Counterparty and liquidity risks were highlighted by the day's liquidation events. Centralized exchange credit exposures and the concentration of derivatives positions with major market-makers create single-point-of-failure risk in adverse conditions. While there was no evidence on Mar 26 of a clearinghouse-level default, the episode underscores the structural vulnerabilities in a market where leverage is significant and transparency around counterparty exposures remains limited. Regulators and institutional participants should factor in the potential for idiosyncratic counterparty stress when assessing systemic risk.
Regulatory and policy risk is also elevated. Geopolitical tensions increase the likelihood of sanctions, export controls, and transactional monitoring demands that can disrupt on-chain flows and custodial operations. For institutions, the cost of compliance—and the operational risk of enforcing real-time sanctions screening—rises during geopolitical crises. This regulatory overlay can further dampen liquidity and raise the effective cost of market-making in certain corridors or assets.
Outlook
Over the short term (days to weeks), crypto's path will be driven by the trajectory of oil and nominal and real yields. If the strike pause expands confidence and triggers a multi-day decline in oil back toward pre-spike levels, risk-on flows could restore some of the losses. Conversely, if oil and rates remain elevated, the market will likely face renewed pressure as funding costs and risk-premia stay higher. A useful metric to watch in the coming sessions is the correlation between BTC returns and 10-year Treasury moves; a reversion to lower correlation would signal a decoupling and a potential return to crypto-specific drivers.

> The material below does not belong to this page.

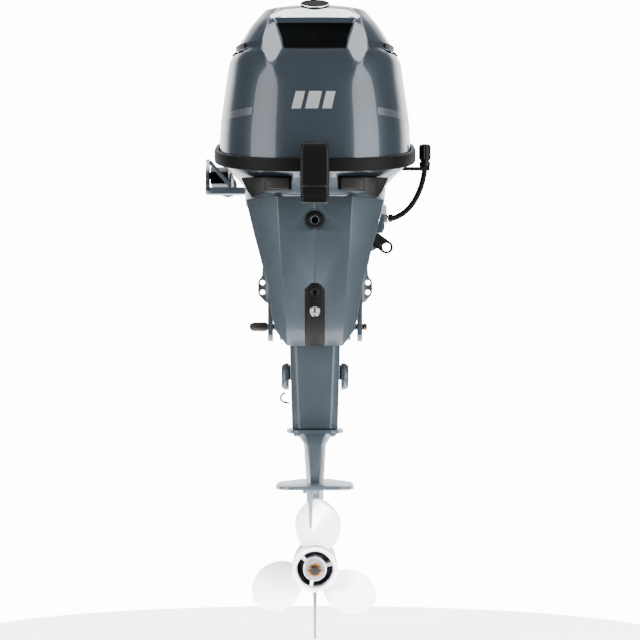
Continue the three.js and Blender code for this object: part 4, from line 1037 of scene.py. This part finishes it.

Medium-term (3–12 months), structural adoption trends and on-chain fundamentals will play an outsize role. Network activity metrics—such as active addresses, on-chain transfer volumes, and sustained DeFi TVL growth—are a necessary backdrop for valuation recovery. That said, macro-financial conditions will continue to dominate cyclical performance: a tightening monetary policy environment with higher terminal rates is likely to exert downward pressure on risk assets until clear disinflation emerges. For institutional investors, the path to re-engagement will be gradual and conditional on both macro normalization and improved liquidity conditions.
From a market structure perspective, risk reduction mechanisms—such as improved margining, centralized exchange transparency, and settlement-layer improvements—would materially lower tail risk. The industry has made incremental progress since 2023, but the Mar 26 episode demonstrates that liquidity evaporation and concentrated leverage are still key vulnerabilities. Continued enhancements in custody, prime brokerage risk management, and regulated stablecoin frameworks will reduce systemic fragility over time.
Fazen Capital Perspective
Fazen Capital takes a cautionary contrarian view on the narrative that crypto is re-emerging as an uncorrelated macro hedge. The Mar 26 trading behavior reiterates that, in periods of acute geopolitical stress paired with rising yields, crypto has behaved like a high-beta risk asset rather than a store-of-value safe haven. From a valuation lens, price action in 2025–2026 suggests investors continue to price crypto assets off a growth and yield-sensitivity model: higher real rates materially lower the present value of expected future adoption-related cash flows.
A non-obvious implication of the March move is that geopolitical risk can compress the time horizon for adoption-based investment theses. If elevated policy and insurance costs persist, some institutional counterparties may delay custody onboarding and programmatic allocations, which slows the realization of institutional demand assumed in many bull-case models. This creates a feedback loop where slower institutional inflows keep valuations lower, which in turn deters capital-intensive infrastructure projects and mainstream product launches.
That said, Fazen Capital also notes that these stress episodes provide an opportunity to evaluate operational robustness across counterparties. Firms that demonstrate transparent risk management, adequate capital buffers, and resilient liquidity provisioning tend to capture market share post-stress. For long-horizon allocators, the contrarian opportunity lies in process-validated counterparties and selectively underpriced liquid large-caps, but any allocation must be predicated on robust custody, legal clarity, and margin contingency planning. For further reading on our framework for evaluating counterparties and market structure risk see our research on [macro risk and markets](https://fazencapital.com/insights/en).
Frequently Asked Questions
Q: How did derivatives amplify the Mar 26 crypto moves? A: Perpetual futures funding rates turned negative and open interest declined 6–8% intraday, which triggered long liquidations and squeezed liquidity providers. Historically, when funding goes negative and open interest collapses, price discovery moves to spot markets with wider spreads, amplifying volatility.
Q: Is crypto acting more like commodities or equities during this episode? A: On Mar 26 crypto moved in lockstep with equities in the immediate sell phase but was causally linked to a commodity shock (oil) via the rates channel. The dominant relationship during such episodes is money-cost-of-capital (rates) -> asset revaluation, which aligns crypto more closely with high-beta equity than with commodity store-of-value behavior.
Bottom Line
The Mar 26 pause on a strike produced only a tentative recovery; crypto remains vulnerable to elevated oil and yield trajectories that compress valuations and strain liquidity. Market participants should prioritize counterparty, funding, and execution risk management as the principal channels through which geopolitical shocks transmit to crypto.
Disclaimer: This article is for informational purposes only and does not constitute investment advice.